As we entered the door of the plane I let out an “Oh no” to Bob.

“What?” he asked.

“Row two is business class!”  I told him. “Oh well I will just talk to them and explain the mistake.”

After minutes of trying to explain that we had boarding passes for row two but the gate agent misinformed us and moved us to row twelve – nothing had changed. We kept having higher and higher levels of staff come to talk with me while Bob stood nearby just wanting to go to sleep.

Now when you are really tired, those front section seats look so wide and plush and inviting. The thought of them fully reclining pushed me to be bolder and stronger than I normally would – remember I am tired.

So they went an brought the man in charge to speak to me who listened to my story again and then briskly said, “We do not have the authority to move you from economy to business class.” He then offered to move us into the exit row to at least provide extra leg space, however he didn’t remind us that the seats do not recline at all. So this flight, Ethiopian #620 was already on our list as the worst flight of our trip (so far).

Mistake 2

Bob had a bad trip. He hardly slept, while I on the other hand did collapse into dreamland even sitting straight upright. We were both relieved when the wheels touched down right at the appointed time of 1:45am. In that half baked, dozy almost nauseating stage of being only partially awake we gathered our things together while the one hundred ladies stayed in their seats – very different from their behaviour on boarding. I said goodbye to Mr. “I have no authority” stepping onto the jetway and started walking towards the airport enjoying the air conditioning. You could tell that even at two in the morning it was still very hot here.

Suddenly a man started yelling in Arabic, and he kept yelling.

I turned around to see what was going on only to recognize the man in the official looking uniform was yelling at me – well Bob too. So in my I just woke up character I asked, “WHAT?”

He motioned for us both to return to where he was by the aircraft.

Right at this time the one hundred maidens started out of the aircraft making our walk back to the man reminiscent of salmon swimming upstream.

When we approached him, he took our boarding cards saying “Kuwait, Kuwait!”

“I know, I know” I said strongly back.

He then said, “This is Saudi Arabia” and he made the motion of clasping handcuffs on my arms as he pushed us back onto the plane through the last women departing the flight.

The plane had made an unscheduled landing in Dammam, Saudi Arabia and the only people who got off were the hundred women and their handlers. Very wierd. I asked Bob, “How much does it cost to get a plane to make an unscheduled stop like this?”

When we finally landed in Kuwait at 3:45am, there was a very nicely dressed man in a suit holding up a sign with both of our names on it. “Oh boy” I thought.
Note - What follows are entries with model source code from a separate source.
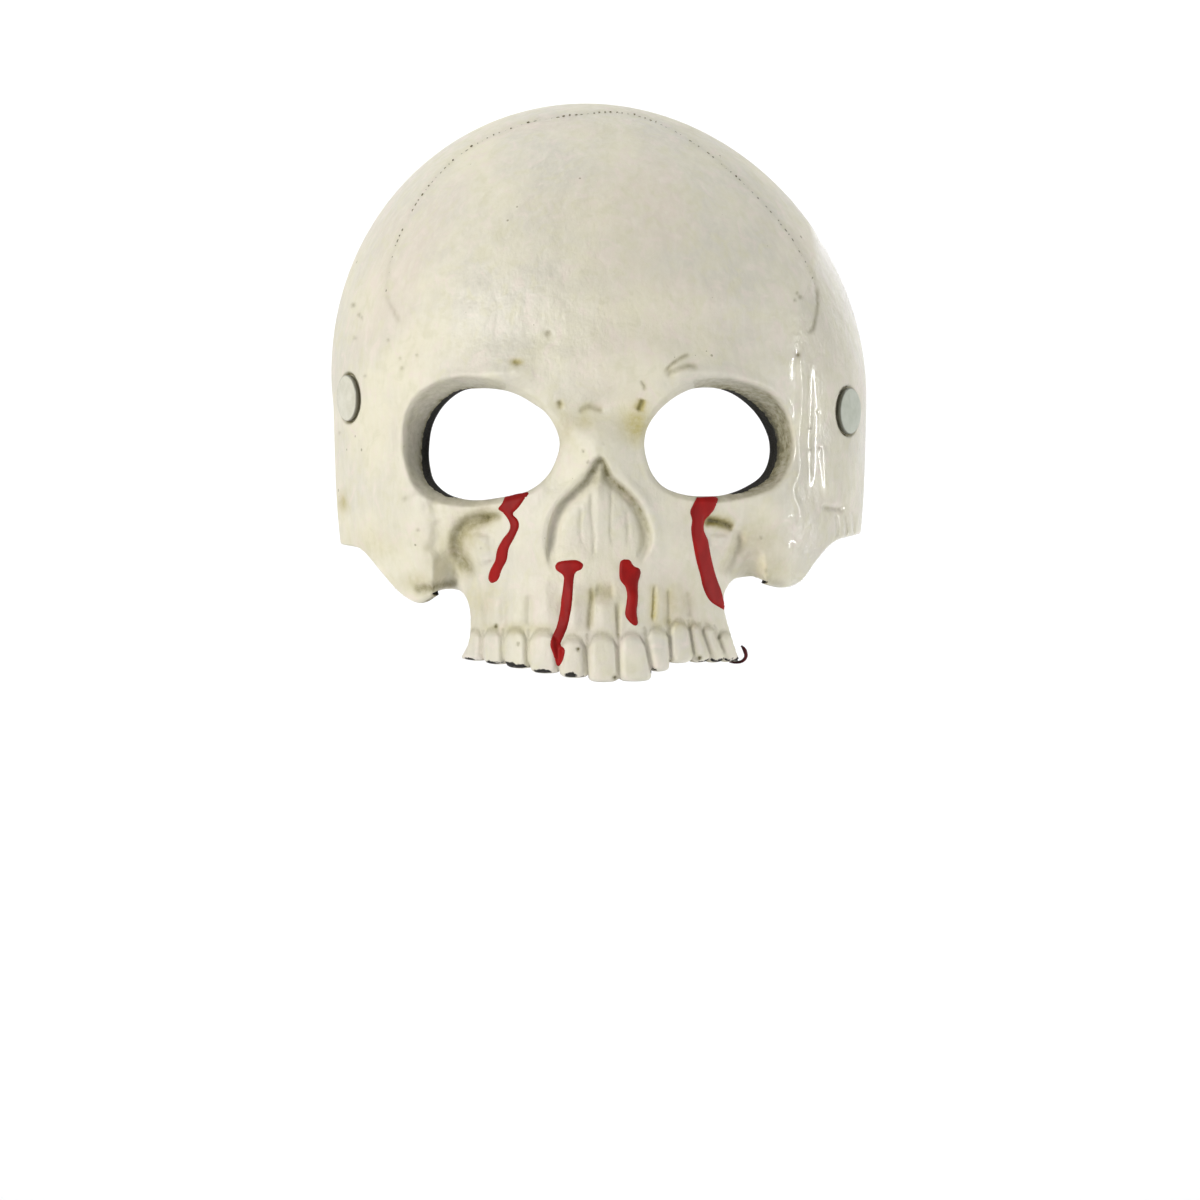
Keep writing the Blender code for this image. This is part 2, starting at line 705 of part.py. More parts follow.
def make_rivet(side, collection, material):
    """The rivet: a domed head in its seat and a shank through the shell and the strap."""
    name = "rivet_left" if side == LEFT else "rivet_right"
    foot = -(strap_depth() + 0.5 * STRAP_THICK + GAP)
    base = -RIVET_SEAT + GAP
    rim = base + RIVET_HEAD_THICK
    profile = [
        (0.0, rim + RIVET_CROWN),
        (0.3 * RIVET_HEAD, rim + 0.6 * RIVET_CROWN),
        (0.5 * RIVET_HEAD - RIVET_CROWN, rim),
        (0.5 * RIVET_HEAD, rim - RIVET_CROWN),
        (0.5 * RIVET_HEAD, base),
        (0.5 * RIVET_SHANK, base),
        (0.5 * RIVET_SHANK, foot),
        (0.0, foot),
    ]
    mesh = bpy.data.meshes.new(name)
    edges = [(index, index + 1) for index in range(len(profile) - 1)]
    mesh.from_pydata([(x, 0.0, z) for x, z in profile], edges, [])
    obj = bpy.data.objects.new(name, mesh)
    obj.matrix_world = rivet_place(side)
    collection.objects.link(obj)
    mesh.materials.append(material)
    turned = obj.modifiers.new("turned", "SCREW")
    turned.axis = "Z"
    turned.steps = 20
    turned.render_steps = 20
    turned.use_merge_vertices = True
    turned.merge_threshold = 0.00001
    turned.use_smooth_shade = True
    return obj


def make_rivet_cap(side, collection, material):
    """The inner cap that closes the rivet behind the strap."""
    name = "rivet_cap_left" if side == LEFT else "rivet_cap_right"
    top = -(strap_depth() + 0.5 * STRAP_THICK + 2 * GAP)
    return make_cylinder(name, RIVET_CAP, top - RIVET_CAP_THICK, top, rivet_place(side), collection, material, 24)


def strap_side(side):
    """Stations of the strap from its riveted end to the shell's back edge: middle, outward direction and up."""
    place = rivet_pattern(side)[0]
    depth = strap_depth()
    stations = []
    for ahead in np.linspace(-STRAP_END, STRAP_ON_WALL, 6):
        pattern = (place + np.array([side * ahead, 0.0]))[None]
        normal = outward_normal(pattern)[0]
        stations.append((surface(pattern, False)[0] - depth * normal, normal))
    return stations


def make_strap(collection, material):
    """The elastic strap: from one rivet back along the wall, round behind the head and to the other rivet."""
    left = strap_side(LEFT)
    right = strap_side(RIGHT)
    middles = [Vector(place) for place, _ in left]
    start = min(middles[-1].y, right[-1][0][1])
    level = 0.5 * (left[-1][0][2] + right[-1][0][2])
    for side, rows in ((LEFT, STRAP_ROWS), (RIGHT, STRAP_ROWS[::-1])):
        for back, out, rise in rows:
            reach = start + back * (HEAD_REAR - start)
            middles.append(Vector((side * out * HEAD_HALF_WIDTH, reach, level + rise * STRAP_RISE)))
        if side == LEFT:
            middles.append(Vector((0.0, HEAD_REAR, level + STRAP_RISE)))
    middles += [Vector(place) for place, _ in reversed(right)]
    line = smooth_line([tuple(middle) for middle in middles], STRAP_STEP)
    steps = len(line)
    verts = []
    for index, middle in enumerate(line):
        run = line[min(index + 1, steps - 1)] - line[max(index - 1, 0)]
        run = Vector(run).normalized()
        out = run.cross(Vector((0.0, 0.0, 1.0))).normalized()
        if out.dot(Vector((middle[0], middle[1], 0.0))) < 0:
            out = -out
        up = out.cross(run).normalized()
        if up.z < 0:
            up = -up
        for side_out, side_up in ((1, 1), (1, -1), (-1, -1), (-1, 1)):
            offset = out * (0.5 * STRAP_THICK * side_out) + up * (0.5 * STRAP_WIDTH * side_up)
            verts.append(Vector(middle) + offset)
    faces = [(0, 1, 2, 3), tuple(4 * (steps - 1) + corner for corner in (3, 2, 1, 0))]
    for index in range(steps - 1):
        for corner in range(4):
            after = (corner + 1) % 4
            faces.append((4 * index + corner, 4 * index + after, 4 * index + 4 + after, 4 * index + 4 + corner))
    return new_object("head_strap", verts, faces, collection, material)


def main():
    for obj in list(bpy.data.objects):
        bpy.data.objects.remove(obj, do_unlink=True)
    mask = bpy.data.collections.new("skull_mask")
    cutters = bpy.data.collections.new("cutters")
    cutters.hide_render = True
    bpy.context.scene.collection.children.link(mask)
    bpy.context.scene.collection.children.link(cutters)

    bone = make_material("bone_painted_foam", (0.72, 0.69, 0.55), 0.6)
    disc = make_material("painted_rivet", (0.68, 0.67, 0.55), 0.5)
    cap = make_material("dark_cap", (0.03, 0.03, 0.03), 0.45)
    elastic = make_material("black_elastic", (0.02, 0.02, 0.02), 0.85)

    shell = make_shell(mask, bone)
    strap = make_strap(mask, elastic)
    for side, word in ((LEFT, "left"), (RIGHT, "right")):
        frame = rivet_place(side)
        width = RIVET_HEAD + 2 * SEAT_MARGIN
        foot = -(strap_depth() + STRAP_THICK + CUT_INSIDE)
        seat = make_cylinder("seat_" + word, width, -RIVET_SEAT, CUT_OUTSIDE, frame, cutters, None)
        bore = make_cylinder("bore_" + word, RIVET_SHANK + 2 * GAP, foot, CUT_OUTSIDE, frame, cutters, None)
        cut(shell, seat)
        cut(shell, bore)
        cut(strap, bore)
        make_rivet(side, mask, disc)
        make_rivet_cap(side, mask, cap)


main()
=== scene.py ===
"""Looks of the half-face skull mask: painted foam shell, red paint runs, temple rivets and strap."""

import logging
import math
from dataclasses import dataclass, field
from enum import Enum
from functools import partial
from typing import Callable, NamedTuple, Sequence

import bmesh
import bpy
import numpy as np
from mathutils import Matrix, Vector
from mathutils.geometry import delaunay_2d_cdt

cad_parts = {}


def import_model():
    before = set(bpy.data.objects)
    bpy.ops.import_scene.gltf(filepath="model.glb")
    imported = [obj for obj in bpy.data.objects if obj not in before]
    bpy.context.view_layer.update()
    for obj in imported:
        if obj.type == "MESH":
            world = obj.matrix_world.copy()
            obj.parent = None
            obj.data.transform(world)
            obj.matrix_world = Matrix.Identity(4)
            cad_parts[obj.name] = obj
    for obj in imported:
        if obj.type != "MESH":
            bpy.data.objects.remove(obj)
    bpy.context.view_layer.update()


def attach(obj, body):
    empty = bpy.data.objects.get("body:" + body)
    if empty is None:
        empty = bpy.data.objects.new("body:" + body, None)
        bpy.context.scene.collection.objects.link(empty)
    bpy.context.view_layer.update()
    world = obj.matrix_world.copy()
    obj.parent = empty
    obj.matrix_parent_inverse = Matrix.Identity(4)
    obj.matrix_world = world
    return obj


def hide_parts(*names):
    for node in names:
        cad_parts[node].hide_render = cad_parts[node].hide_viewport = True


logging.basicConfig(level=logging.INFO, format="%(message)s")
LOG = logging.getLogger("skull_mask")

MM = 0.001
Points = np.ndarray
Path = Sequence[tuple[float, float]]
Socket = bpy.types.NodeSocket
Material = bpy.types.Material
Piece = bpy.types.Object
QUARTER_TURN = tuple(np.linspace(0.0, 0.5 * math.pi, 6))


class Side(Enum):
    """The two sides of the mask, as someone facing it sees them."""

    LEFT = -1
    RIGHT = 1


class Slot(Enum):
    """Material slots of the record."""

    BONE = "bone_painted_foam"
    RED = "red_paint"
    RIVET = "painted_rivet"
    CAP = "dark_cap"
    ELASTIC = "black_elastic"


def smooth_step(low: float, high: float, value: Points) -> Points:
    """0 below low, 1 above high, and a smooth rise between."""
    share = np.clip((value - low) / (high - low), 0.0, 1.0)
    return share * share * (3.0 - 2.0 * share)


def bell(distance: Points, width: float) -> Points:
    """1 at distance 0, falling smoothly to nothing at about twice the width."""
    return np.exp(-((distance / width) ** 2))


def led(before: Points, here: Points, after: Points, last: Points, part: Points | float) -> Points:
    """A smooth way from here to after, led by the points before and last.

    Args:
        before: The point before.
        here: Where the way starts.
        after: Where it ends.
        last: The point beyond.
        part: How far along, from 0 to 1.

    Returns:
        The place on the way.
    """
    bend = 2 * before - 5 * here + 4 * after - last
    twist = 3 * (here - after) + last - before
    return here + 0.5 * part * (after - before + part * (bend + part * twist))


def turning_table(values: Sequence[float]) -> Callable[[Points], Points]:
    """A smooth function of an angle through values that are spread evenly once round.

    Args:
        values: The values once round.

    Returns:
        The function.
    """
    rows = np.array(values)
    count = len(rows)

    def at(angle: Points) -> Points:
        """The table's value at each angle."""
        place = np.mod(angle, 2 * math.pi) / (2 * math.pi) * count
        first = np.floor(place).astype(int)
        return led(*(rows[(first + step) % count] for step in (-1, 0, 1, 2)), place - first)

    return at


def smooth_line(points: Path | Points, step: float) -> Points:
    """Points about one step apart on a smooth curve through the given ones.

    Args:
        points: The points that it goes through.
        step: About how far apart its points lie.

    Returns:
        The line's points.
    """
    given = np.array(points, float)
    ends = [2 * given[0] - given[1], *given, 2 * given[-1] - given[-2]]
    line = []
    for before, here, after, last in zip(ends, ends[1:], ends[2:], ends[3:]):
        count = max(1, round(float(np.linalg.norm(after - here)) / step))
        line += [led(before, here, after, last, part) for part in np.arange(count) / count]
    return np.array([*line, given[-1]])


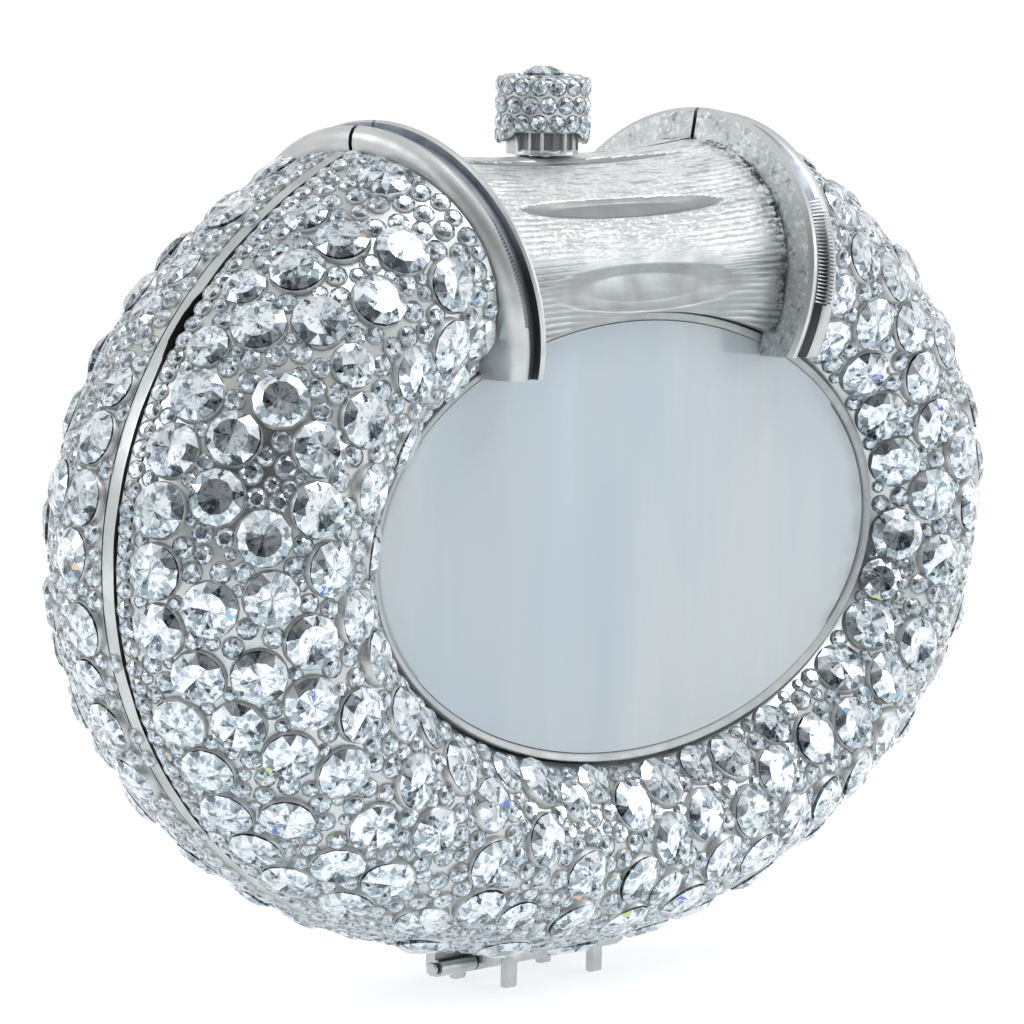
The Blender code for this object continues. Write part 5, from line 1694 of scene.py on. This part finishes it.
def turned_out(angle):
    return Vector((math.cos(angle), math.sin(angle), 0.0))


WHITE = (1.0, 1.0, 1.0, 1.0)
FLOOR_GLOW = 0.62

# Dark card at the camera: its least light, and the cosines of the angles off the view where it fades out and
# where it is darkest. Then the range of the walls' light, and the lamps by name, place, size and power share
CARD_LEVEL = 0.03
CARD_EDGE = (0.59, 0.83)
WALL_LEVELS = (0.62, 1.05)
LAMPS = (
    ("key_lamp", (0.15, -0.35, 0.95), 0.55, 1.0), ("side_lamp", (0.80, -0.65, 0.35), 0.40, 0.6),
    ("rim_lamp", (-0.75, 0.45, 0.55), 0.40, 0.5),
)


class CLUTCH_OT_set_stage(Operator):
    """Set the floor, the soft studio light and the camera."""

    bl_idname = "clutch.set_stage"
    bl_label = "Set Stage"

    def execute(self, context):
        settings = studio()
        scene = context.scene
        scene.view_settings.view_transform = "Standard"
        place, right, up, forward = camera_axes()
        data = bpy.data.cameras.new("camera")
        data.sensor_width = SENSOR_WIDTH
        data.lens = settings.focal_pixels * SENSOR_WIDTH / FRAME_PIXELS
        data.clip_end = 100.0
        camera = add_object("camera", data)
        camera.matrix_world = Matrix.Translation(place) @ Matrix((right, up, -forward)).transposed().to_4x4()
        scene.camera = camera
        self.make_floor(settings)
        self.make_room(settings)
        self.make_lamps(settings)
        return {"FINISHED"}

    def make_floor(self, settings):
        """Pale floor that glows a little for the camera and in mirrors."""
        shape = bmesh.new()
        bmesh.ops.create_grid(shape, x_segments=8, y_segments=8, size=12.0)
        floor = add_object("floor", mesh_of("floor", shape))
        made, tree, shader, place = start_material("pale floor", Roughness=0.9, Emission_Color=WHITE)
        colour = settings.floor_colour
        tint = mix_colours(tree, noise(tree, place, 3.0, 2.0), shade(colour, 1.0), shade(colour, 0.98))
        feed(shader["Base Color"], tint)
        rays = add_node(tree, "LightPath").outputs
        feed(shader["Emission Strength"], calculate(tree, "MULTIPLY", self.seen_flag(tree, rays), FLOOR_GLOW))
        floor.data.materials.append(made)

    def seen_flag(self, tree, rays):
        """1 for camera, mirror and see-through rays."""
        near = calculate(tree, "MAXIMUM", rays["Is Camera Ray"], rays["Is Glossy Ray"])
        return calculate(tree, "MAXIMUM", near, rays["Is Transmission Ray"])

    def make_room(self, settings):
        """White room, with a soft dark card in front of the object that only its mirror surfaces show."""
        world = bpy.data.worlds.new("room")
        bpy.context.scene.world = world
        world.use_nodes = True
        tree = world.node_tree
        rays = add_node(tree, "LightPath").outputs
        coordinates = add_node(tree, "TexCoord").outputs["Generated"]
        towards = (camera_axes()[0] - RING_MIDDLE).normalized()
        facing = add_node(tree, "VectorMath", {0: coordinates, 1: towards}, operation="DOT_PRODUCT")
        card = spread(tree, facing.outputs["Value"], 1.0, CARD_LEVEL, CARD_EDGE)
        walls = spread(tree, noise(tree, coordinates, 2.2, 2.0), *WALL_LEVELS, (0.35, 0.60))
        mirrored = calculate(tree, "MULTIPLY", card, walls)
        direct = calculate(tree, "MAXIMUM", rays["Is Camera Ray"], rays["Is Transmission Ray"])
        white = add_node(tree, "Mix", {0: direct, 2: mirrored, 3: 1.0}).outputs[0]
        level = {0: self.seen_flag(tree, rays), 2: settings.sky_light, 3: white}
        background = tree.nodes["Background"].inputs
        feed(background["Strength"], add_node(tree, "Mix", level).outputs[0])
        feed(background["Color"], WHITE)

    def make_lamps(self, settings):
        """Three soft lamps: above, on the right and behind on the left."""
        for name, place, size, share in LAMPS:
            data = bpy.data.lights.new(name, "AREA")
            data.shape = "SQUARE"
            data.size = size
            data.energy = settings.lamp_power * share
            lamp = add_object(name, data)
            lamp.location = place
            lamp.rotation_euler = (RING_MIDDLE - Vector(place)).to_track_quat("-Z", "Y").to_euler()


class CLUTCH_PT_sidebar(Panel):
    """Settings and steps of the clutch."""

    bl_label = "Evening Clutch"
    bl_idname = "CLUTCH_PT_sidebar"
    bl_space_type = "VIEW_3D"
    bl_region_type = "UI"
    bl_category = "Clutch"

    def draw(self, context):
        layout = self.layout
        for settings in (paving(), metal(), panels(), studio()):
            box = layout.box()
            for name in settings.__annotations__:
                box.prop(settings, name)
        for step in STEPS:
            layout.operator(step.bl_idname)


GROUPS = (
    ("clutch_paving", ClutchPavingSettings), ("clutch_metal", ClutchMetalSettings),
    ("clutch_panels", ClutchPanelSettings), ("clutch_stage", ClutchStageSettings),
)
STEPS = (
    CLUTCH_OT_set_stage, CLUTCH_OT_pave_beds, CLUTCH_OT_make_rims, CLUTCH_OT_make_panels, CLUTCH_OT_make_bezels,
    CLUTCH_OT_make_spools, CLUTCH_OT_make_flanges, CLUTCH_OT_ease_fittings, CLUTCH_OT_make_knob,
)


def register():
    for _, group in GROUPS:
        bpy.utils.register_class(group)
    for name, group in GROUPS:
        setattr(bpy.types.Scene, name, PointerProperty(type=group))
    for step in (*STEPS, CLUTCH_PT_sidebar):
        bpy.utils.register_class(step)


def unregister():
    for step in reversed((*STEPS, CLUTCH_PT_sidebar)):
        bpy.utils.unregister_class(step)
    for name, _ in GROUPS:
        delattr(bpy.types.Scene, name)
    for _, group in reversed(GROUPS):
        bpy.utils.unregister_class(group)


def main():
    register()
    bpy.ops.clutch.set_stage()
    bpy.ops.clutch.pave_beds()
    bpy.ops.clutch.make_rims()
    bpy.ops.clutch.make_panels()
    bpy.ops.clutch.make_bezels()
    bpy.ops.clutch.make_spools()
    bpy.ops.clutch.make_flanges()
    bpy.ops.clutch.ease_fittings()
    bpy.ops.clutch.make_knob()


if __name__ == "__main__":
    main()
Usually when I am going to get into trouble, I like having my lawyer friend on the other side and able to help. This time he is with me!

Well the suit man turned out to be a fellow our host had arranged to meet us and guide us through immigration into Kuwait. Although there were people sitting in the immigration area that looked like they had been there for days – we were processed through in minutes and able to meet my friend and Arrow leader, Warren Reeve who had been waiting for us since 1:45am.

“Don’t worry he said, this stuff happens here.” Warren said graciously.

I slept for two hours before starting to my marathon preaching day. Before falling asleep I quietly pondered what it would be like to be behind bars in Saudi right now?

Then I wondered about the future of those young women who departed where we could not.